C’est d’ailleurs sur des papiers brûlés qu’Anaïs aime dessiner. Une matière scarifiée au hasard du mouvement de la brûlure. Et de ces toiles accidentées, naît le geste artistique, le motif, l’œuvre. La vie du dessin a pris alors le pas sur la mort de l’égratignure.
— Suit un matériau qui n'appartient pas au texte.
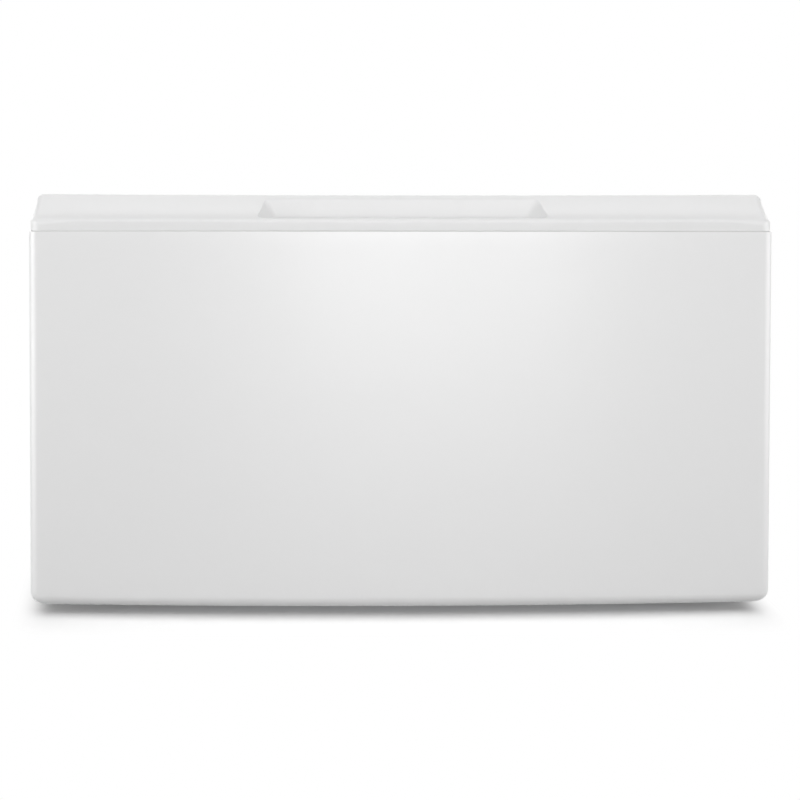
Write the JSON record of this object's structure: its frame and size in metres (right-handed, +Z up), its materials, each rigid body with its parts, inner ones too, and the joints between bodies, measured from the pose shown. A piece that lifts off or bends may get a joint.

Ses personnages, vieillards asexués, visages sans bustes ou sans âges creusent leur sillon dans la terre ou dans des forêts. Forêts aux fougères piquantes, troncs pliés et repliés, sol noir à la lumière douce de la nuit. Ce décor devient sous mes yeux le grain d’une peau humaine, traversée par mille artères et autres veines sinueuses. C’est un corps ramifié et donc en vie. L’homme et cette nature imaginaire se regardent en miroir. L’œil est affûté. Obsession d’une origine se transformant soudain en un espace souterrain et nocturne… Ces silhouettes hybrides m’observent maintenant. Elles ne sont pas seules, bien au contraire. Au-delà de sa frontière, le corps approche sans cesse celui de l’autre, les mains se touchent, parfois se guident l’une l’autre. Les figures d’Anaïs Ysebaert ont conquis la « maison natale », celle où la vie et la mort se mêlent dans un rire dansant. Habitant l’invisible, ces êtres peuvent communiquer avec les animaux et toutes ces bêtes grouillantes qu’Anaïs Ysebaert aime tant représenter. Nous sommes entre chien et loup. Non pas un soir de pleine lune mais à la lueur des étoiles. Et en tendant l’oreille, j’entends ces êtres palpiter et dialoguer. À la lisière de deux mondes, ils gesticulent. Dans l’ombre, leur éclat de rire résonne et met la mort pour toujours en mouvement.